-- Begin --

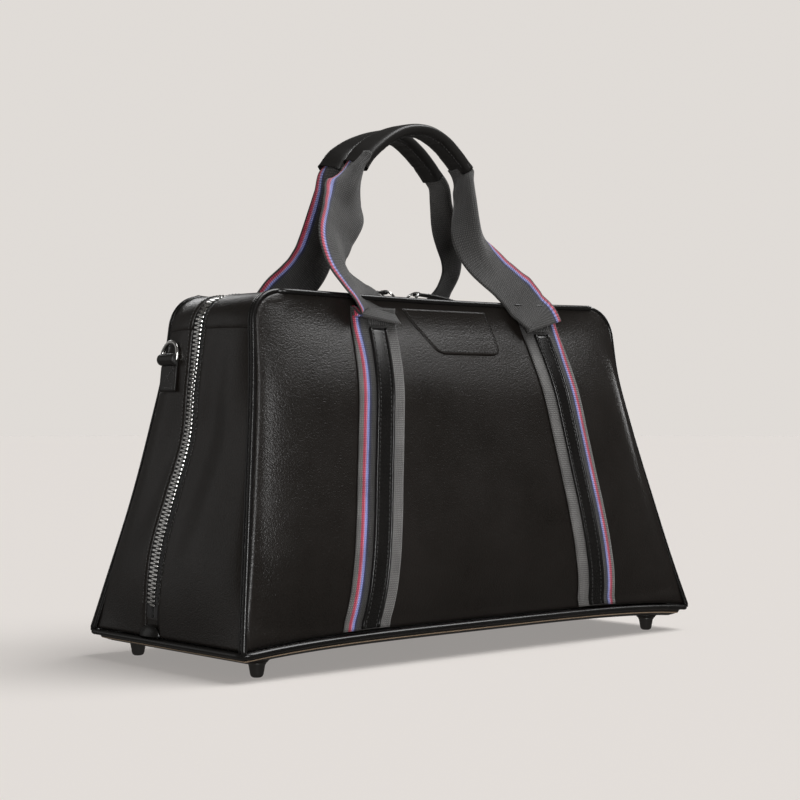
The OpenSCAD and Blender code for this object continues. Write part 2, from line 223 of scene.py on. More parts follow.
def leather(name, dark, light, rough, cell, grain):
    """Fine-grain leather: pebbles of the given cell size, faint creases and uneven polish."""
    look = Shader(name, Specular_IOR_Level=0.5, Coat_Weight=0.12, Coat_Roughness=0.22)
    fine = look.noise(2.2 / cell, Detail=3.0)
    patchy = look.noise(14.0, Detail=4.0, Roughness=0.6)
    polish = look.remap(patchy, rough - 0.05, rough + 0.06, 0.3, 0.7)
    pits = look.remap(fine, -0.04, 0.06, 0.35, 0.7)
    gaps = look.cell_distance(0.42 / cell, "DISTANCE_TO_EDGE")
    cracks = look.ramp(gaps, (0.0, (0, 0, 0)), (0.09, (1, 1, 1)))
    normal = look.bump(look.cell_distance(1 / cell, "F1"), grain, 0.22 * MM, invert=True)
    normal = look.bump(cracks, grain * 0.6, 0.12 * MM, normal)
    normal = look.bump(fine, grain * 0.5, 0.1 * MM, normal)
    return look.give(Base_Color=look.ramp(patchy, (0.3, dark), (0.7, light)),
                     Roughness=look.maths("ADD", polish, pits), Normal=normal)


def webbing_material():
    """Twill webbing with a woven red and blue stripe, and ribbed grey edges where it lies on the body."""
    look = Shader("webbing_mat", Roughness=0.6, Sheen_Weight=0.2, Sheen_Roughness=0.5,
                  Specular_IOR_Level=0.35)
    across, along = look.uv_axes()
    share = look.maths("MULTIPLY", across, 1 / WEBBING)
    ground, navy, rib = (0.034, 0.033, 0.032), (0.012, 0.018, 0.075), (0.135, 0.133, 0.13)
    red, pink, blue = (0.42, 0.035, 0.075), (0.62, 0.2, 0.28), (0.24, 0.27, 0.6)
    stripe = [(0.094, red), (0.125, red), (0.15, pink), (0.163, blue), (0.2, blue), (0.215, navy),
              (0.27, ground)]
    plain = look.ramp(share, (0.0, ground), (0.085, ground), *stripe)
    ribbed = look.ramp(share, (0.0, rib), (0.082, rib), *stripe, (0.73, ground), (0.745, rib))
    on_body = look.remap(along, 0.0, 1.0, TOP - 22 * MM, TOP - 50 * MM)
    colour = look.add("ShaderNodeMix", {0: on_body, 6: plain, 7: ribbed}, data_type="RGBA").outputs[2]
    twill = look.wave(look.maths("ADD", across, along), 2.0 * MM)
    weave = look.maths("MULTIPLY", twill, look.wave(along, 1.9 * MM))
    worn = look.remap(look.noise(60.0, Detail=4.0), 0.8, 1.2, 0.3, 0.7)
    tone = look.maths("MULTIPLY", look.remap(weave, 0.55, 2.0), worn)
    shade = look.add("ShaderNodeMix", {0: 1.0, 6: colour, 7: tone}, data_type="RGBA", blend_type="MULTIPLY")
    height = look.maths("MULTIPLY_ADD", look.wave(across, 1.5 * MM), 0.8, weave)
    return look.give(Base_Color=shade.outputs[2], Normal=look.bump(height, 0.8, 0.4 * MM))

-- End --

● Requirements: Copy, please, exactly the lines that start at the first line of the data and end at the line containing "polish, pits), Normal=normal)", both kept and no others.

● Solution for this exercise:
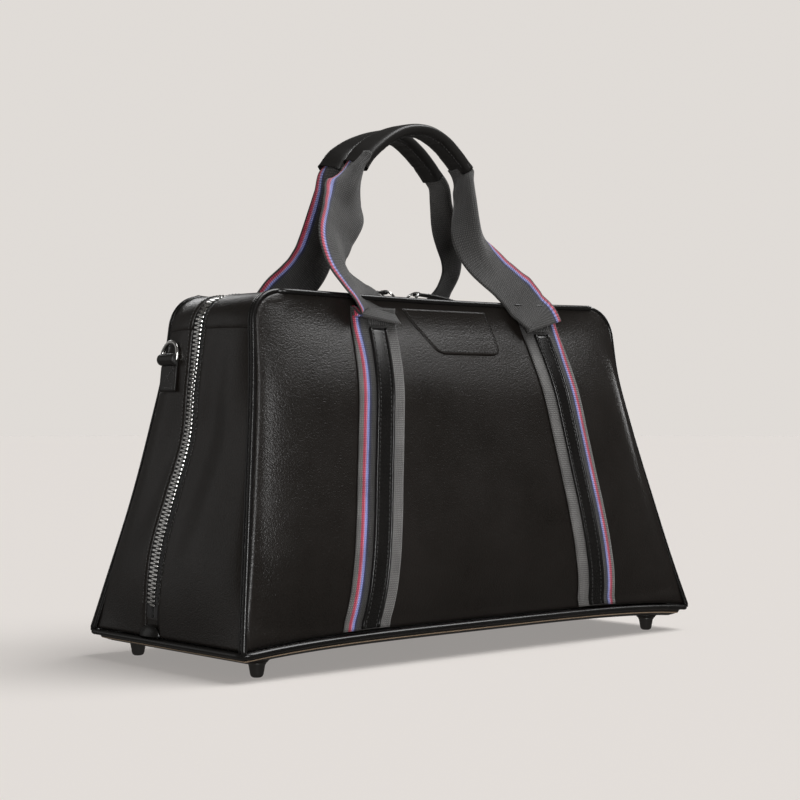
The OpenSCAD and Blender code for this object continues. Write part 2, from line 223 of scene.py on. More parts follow.
def leather(name, dark, light, rough, cell, grain):
    """Fine-grain leather: pebbles of the given cell size, faint creases and uneven polish."""
    look = Shader(name, Specular_IOR_Level=0.5, Coat_Weight=0.12, Coat_Roughness=0.22)
    fine = look.noise(2.2 / cell, Detail=3.0)
    patchy = look.noise(14.0, Detail=4.0, Roughness=0.6)
    polish = look.remap(patchy, rough - 0.05, rough + 0.06, 0.3, 0.7)
    pits = look.remap(fine, -0.04, 0.06, 0.35, 0.7)
    gaps = look.cell_distance(0.42 / cell, "DISTANCE_TO_EDGE")
    cracks = look.ramp(gaps, (0.0, (0, 0, 0)), (0.09, (1, 1, 1)))
    normal = look.bump(look.cell_distance(1 / cell, "F1"), grain, 0.22 * MM, invert=True)
    normal = look.bump(cracks, grain * 0.6, 0.12 * MM, normal)
    normal = look.bump(fine, grain * 0.5, 0.1 * MM, normal)
    return look.give(Base_Color=look.ramp(patchy, (0.3, dark), (0.7, light)),
                     Roughness=look.maths("ADD", polish, pits), Normal=normal)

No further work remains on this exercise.